# Written instruction
Reproduce the material in full, unchanged.

# Input

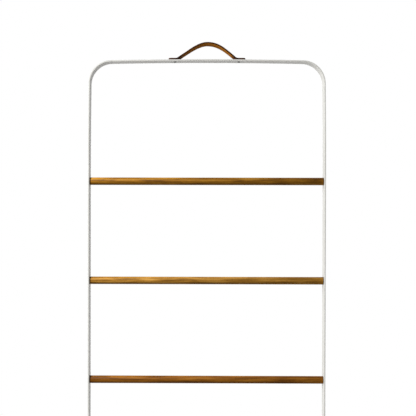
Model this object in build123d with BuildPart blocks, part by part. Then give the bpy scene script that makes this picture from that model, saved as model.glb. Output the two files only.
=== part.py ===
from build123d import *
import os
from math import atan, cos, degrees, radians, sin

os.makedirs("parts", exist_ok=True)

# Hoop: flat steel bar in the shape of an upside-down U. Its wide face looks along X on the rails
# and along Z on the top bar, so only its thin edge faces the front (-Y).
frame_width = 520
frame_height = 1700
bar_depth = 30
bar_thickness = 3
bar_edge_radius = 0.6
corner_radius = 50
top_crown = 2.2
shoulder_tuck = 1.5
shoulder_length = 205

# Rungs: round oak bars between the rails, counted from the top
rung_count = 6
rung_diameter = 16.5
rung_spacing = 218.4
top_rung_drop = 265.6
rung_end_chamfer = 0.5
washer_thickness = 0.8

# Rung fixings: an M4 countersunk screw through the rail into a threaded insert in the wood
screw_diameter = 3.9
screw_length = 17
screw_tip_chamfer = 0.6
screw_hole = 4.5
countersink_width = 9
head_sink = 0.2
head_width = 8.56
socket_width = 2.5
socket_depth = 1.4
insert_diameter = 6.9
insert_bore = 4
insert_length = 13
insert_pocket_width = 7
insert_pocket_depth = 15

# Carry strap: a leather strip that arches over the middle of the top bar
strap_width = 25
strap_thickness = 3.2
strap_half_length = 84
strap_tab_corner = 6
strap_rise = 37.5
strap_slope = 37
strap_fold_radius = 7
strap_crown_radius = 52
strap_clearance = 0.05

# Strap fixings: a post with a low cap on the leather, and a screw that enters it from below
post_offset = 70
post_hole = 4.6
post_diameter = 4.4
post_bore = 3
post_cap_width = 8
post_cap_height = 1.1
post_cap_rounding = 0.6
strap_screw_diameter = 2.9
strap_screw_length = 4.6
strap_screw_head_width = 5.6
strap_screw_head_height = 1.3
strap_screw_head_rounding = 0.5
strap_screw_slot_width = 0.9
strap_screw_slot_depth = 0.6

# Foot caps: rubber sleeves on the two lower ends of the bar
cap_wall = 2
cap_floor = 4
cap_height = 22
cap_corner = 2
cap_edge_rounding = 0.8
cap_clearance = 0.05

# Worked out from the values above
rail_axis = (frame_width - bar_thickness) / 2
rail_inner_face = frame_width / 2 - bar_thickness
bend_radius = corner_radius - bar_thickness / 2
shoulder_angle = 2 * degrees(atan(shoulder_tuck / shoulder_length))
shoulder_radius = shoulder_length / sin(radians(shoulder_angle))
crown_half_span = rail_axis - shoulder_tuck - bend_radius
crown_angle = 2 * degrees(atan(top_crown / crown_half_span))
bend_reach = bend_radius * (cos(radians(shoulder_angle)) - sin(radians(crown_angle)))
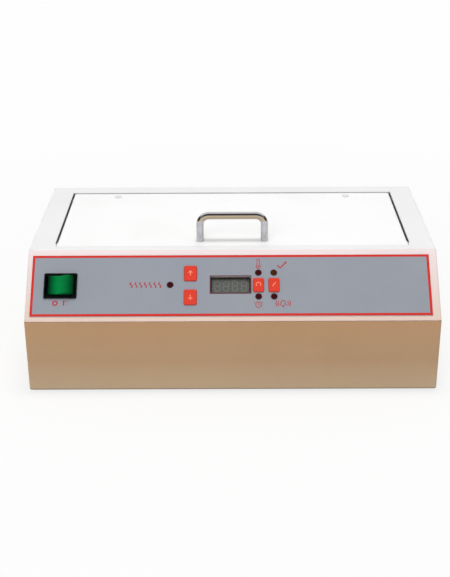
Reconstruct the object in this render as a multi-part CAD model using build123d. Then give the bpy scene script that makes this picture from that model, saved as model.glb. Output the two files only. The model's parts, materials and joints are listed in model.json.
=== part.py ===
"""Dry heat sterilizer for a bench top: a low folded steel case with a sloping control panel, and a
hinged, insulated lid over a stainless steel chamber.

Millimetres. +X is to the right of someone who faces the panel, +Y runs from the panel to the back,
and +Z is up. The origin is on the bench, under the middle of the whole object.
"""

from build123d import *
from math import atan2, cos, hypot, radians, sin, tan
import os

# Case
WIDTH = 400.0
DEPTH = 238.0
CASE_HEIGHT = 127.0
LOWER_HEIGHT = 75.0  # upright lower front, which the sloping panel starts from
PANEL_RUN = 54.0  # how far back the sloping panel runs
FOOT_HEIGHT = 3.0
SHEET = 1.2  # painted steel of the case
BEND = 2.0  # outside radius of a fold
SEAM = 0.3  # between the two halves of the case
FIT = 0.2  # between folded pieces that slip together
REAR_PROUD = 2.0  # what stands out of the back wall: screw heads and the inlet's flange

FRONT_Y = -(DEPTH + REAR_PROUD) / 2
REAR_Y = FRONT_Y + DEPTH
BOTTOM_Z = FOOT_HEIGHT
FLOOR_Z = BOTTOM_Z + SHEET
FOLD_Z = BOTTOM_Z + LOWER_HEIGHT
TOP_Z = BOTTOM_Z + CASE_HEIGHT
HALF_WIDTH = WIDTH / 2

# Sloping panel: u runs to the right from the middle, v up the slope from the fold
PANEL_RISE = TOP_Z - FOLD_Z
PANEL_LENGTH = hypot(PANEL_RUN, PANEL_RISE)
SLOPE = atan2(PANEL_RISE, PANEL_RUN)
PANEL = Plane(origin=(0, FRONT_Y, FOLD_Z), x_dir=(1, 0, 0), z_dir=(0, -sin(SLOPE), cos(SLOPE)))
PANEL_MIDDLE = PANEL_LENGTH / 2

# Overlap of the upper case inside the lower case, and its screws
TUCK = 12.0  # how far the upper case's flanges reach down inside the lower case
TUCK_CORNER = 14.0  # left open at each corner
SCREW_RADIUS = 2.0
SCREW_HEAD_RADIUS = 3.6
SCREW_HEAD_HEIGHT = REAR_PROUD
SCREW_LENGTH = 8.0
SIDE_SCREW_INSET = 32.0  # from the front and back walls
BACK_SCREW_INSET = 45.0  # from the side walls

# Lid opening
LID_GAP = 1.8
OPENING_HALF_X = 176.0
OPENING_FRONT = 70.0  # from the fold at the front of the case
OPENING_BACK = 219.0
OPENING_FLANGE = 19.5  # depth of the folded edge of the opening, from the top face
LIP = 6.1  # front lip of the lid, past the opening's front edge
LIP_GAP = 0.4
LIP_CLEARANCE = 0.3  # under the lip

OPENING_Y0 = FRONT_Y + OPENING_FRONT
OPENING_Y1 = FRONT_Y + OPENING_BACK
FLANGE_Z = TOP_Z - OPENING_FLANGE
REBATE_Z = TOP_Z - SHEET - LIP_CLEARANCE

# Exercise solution
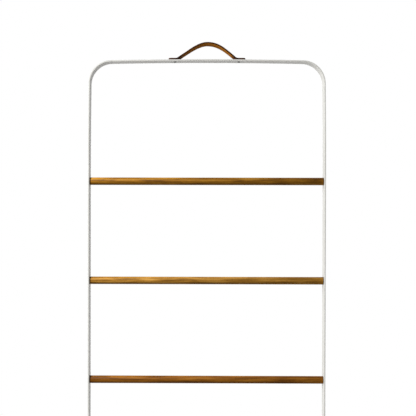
Model this object in build123d with BuildPart blocks, part by part. Then give the bpy scene script that makes this picture from that model, saved as model.glb. Output the two files only.
=== part.py ===
from build123d import *
import os
from math import atan, cos, degrees, radians, sin

os.makedirs("parts", exist_ok=True)

# Hoop: flat steel bar in the shape of an upside-down U. Its wide face looks along X on the rails
# and along Z on the top bar, so only its thin edge faces the front (-Y).
frame_width = 520
frame_height = 1700
bar_depth = 30
bar_thickness = 3
bar_edge_radius = 0.6
corner_radius = 50
top_crown = 2.2
shoulder_tuck = 1.5
shoulder_length = 205

# Rungs: round oak bars between the rails, counted from the top
rung_count = 6
rung_diameter = 16.5
rung_spacing = 218.4
top_rung_drop = 265.6
rung_end_chamfer = 0.5
washer_thickness = 0.8

# Rung fixings: an M4 countersunk screw through the rail into a threaded insert in the wood
screw_diameter = 3.9
screw_length = 17
screw_tip_chamfer = 0.6
screw_hole = 4.5
countersink_width = 9
head_sink = 0.2
head_width = 8.56
socket_width = 2.5
socket_depth = 1.4
insert_diameter = 6.9
insert_bore = 4
insert_length = 13
insert_pocket_width = 7
insert_pocket_depth = 15

# Carry strap: a leather strip that arches over the middle of the top bar
strap_width = 25
strap_thickness = 3.2
strap_half_length = 84
strap_tab_corner = 6
strap_rise = 37.5
strap_slope = 37
strap_fold_radius = 7
strap_crown_radius = 52
strap_clearance = 0.05

# Strap fixings: a post with a low cap on the leather, and a screw that enters it from below
post_offset = 70
post_hole = 4.6
post_diameter = 4.4
post_bore = 3
post_cap_width = 8
post_cap_height = 1.1
post_cap_rounding = 0.6
strap_screw_diameter = 2.9
strap_screw_length = 4.6
strap_screw_head_width = 5.6
strap_screw_head_height = 1.3
strap_screw_head_rounding = 0.5
strap_screw_slot_width = 0.9
strap_screw_slot_depth = 0.6

# Foot caps: rubber sleeves on the two lower ends of the bar
cap_wall = 2
cap_floor = 4
cap_height = 22
cap_corner = 2
cap_edge_rounding = 0.8
cap_clearance = 0.05

# Worked out from the values above
rail_axis = (frame_width - bar_thickness) / 2
rail_inner_face = frame_width / 2 - bar_thickness
bend_radius = corner_radius - bar_thickness / 2
shoulder_angle = 2 * degrees(atan(shoulder_tuck / shoulder_length))
shoulder_radius = shoulder_length / sin(radians(shoulder_angle))
crown_half_span = rail_axis - shoulder_tuck - bend_radius
crown_angle = 2 * degrees(atan(top_crown / crown_half_span))
bend_reach = bend_radius * (cos(radians(shoulder_angle)) - sin(radians(crown_angle)))
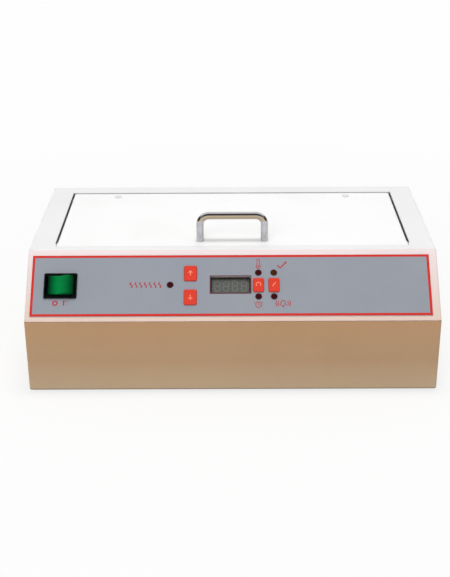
Reconstruct the object in this render as a multi-part CAD model using build123d. Then give the bpy scene script that makes this picture from that model, saved as model.glb. Output the two files only. The model's parts, materials and joints are listed in model.json.
=== part.py ===
"""Dry heat sterilizer for a bench top: a low folded steel case with a sloping control panel, and a
hinged, insulated lid over a stainless steel chamber.

Millimetres. +X is to the right of someone who faces the panel, +Y runs from the panel to the back,
and +Z is up. The origin is on the bench, under the middle of the whole object.
"""

from build123d import *
from math import atan2, cos, hypot, radians, sin, tan
import os

# Case
WIDTH = 400.0
DEPTH = 238.0
CASE_HEIGHT = 127.0
LOWER_HEIGHT = 75.0  # upright lower front, which the sloping panel starts from
PANEL_RUN = 54.0  # how far back the sloping panel runs
FOOT_HEIGHT = 3.0
SHEET = 1.2  # painted steel of the case
BEND = 2.0  # outside radius of a fold
SEAM = 0.3  # between the two halves of the case
FIT = 0.2  # between folded pieces that slip together
REAR_PROUD = 2.0  # what stands out of the back wall: screw heads and the inlet's flange

FRONT_Y = -(DEPTH + REAR_PROUD) / 2
REAR_Y = FRONT_Y + DEPTH
BOTTOM_Z = FOOT_HEIGHT
FLOOR_Z = BOTTOM_Z + SHEET
FOLD_Z = BOTTOM_Z + LOWER_HEIGHT
TOP_Z = BOTTOM_Z + CASE_HEIGHT
HALF_WIDTH = WIDTH / 2

# Sloping panel: u runs to the right from the middle, v up the slope from the fold
PANEL_RISE = TOP_Z - FOLD_Z
PANEL_LENGTH = hypot(PANEL_RUN, PANEL_RISE)
SLOPE = atan2(PANEL_RISE, PANEL_RUN)
PANEL = Plane(origin=(0, FRONT_Y, FOLD_Z), x_dir=(1, 0, 0), z_dir=(0, -sin(SLOPE), cos(SLOPE)))
PANEL_MIDDLE = PANEL_LENGTH / 2

# Overlap of the upper case inside the lower case, and its screws
TUCK = 12.0  # how far the upper case's flanges reach down inside the lower case
TUCK_CORNER = 14.0  # left open at each corner
SCREW_RADIUS = 2.0
SCREW_HEAD_RADIUS = 3.6
SCREW_HEAD_HEIGHT = REAR_PROUD
SCREW_LENGTH = 8.0
SIDE_SCREW_INSET = 32.0  # from the front and back walls
BACK_SCREW_INSET = 45.0  # from the side walls

# Lid opening
LID_GAP = 1.8
OPENING_HALF_X = 176.0
OPENING_FRONT = 70.0  # from the fold at the front of the case
OPENING_BACK = 219.0
OPENING_FLANGE = 19.5  # depth of the folded edge of the opening, from the top face
LIP = 6.1  # front lip of the lid, past the opening's front edge
LIP_GAP = 0.4
LIP_CLEARANCE = 0.3  # under the lip

OPENING_Y0 = FRONT_Y + OPENING_FRONT
OPENING_Y1 = FRONT_Y + OPENING_BACK
FLANGE_Z = TOP_Z - OPENING_FLANGE
REBATE_Z = TOP_Z - SHEET - LIP_CLEARANCE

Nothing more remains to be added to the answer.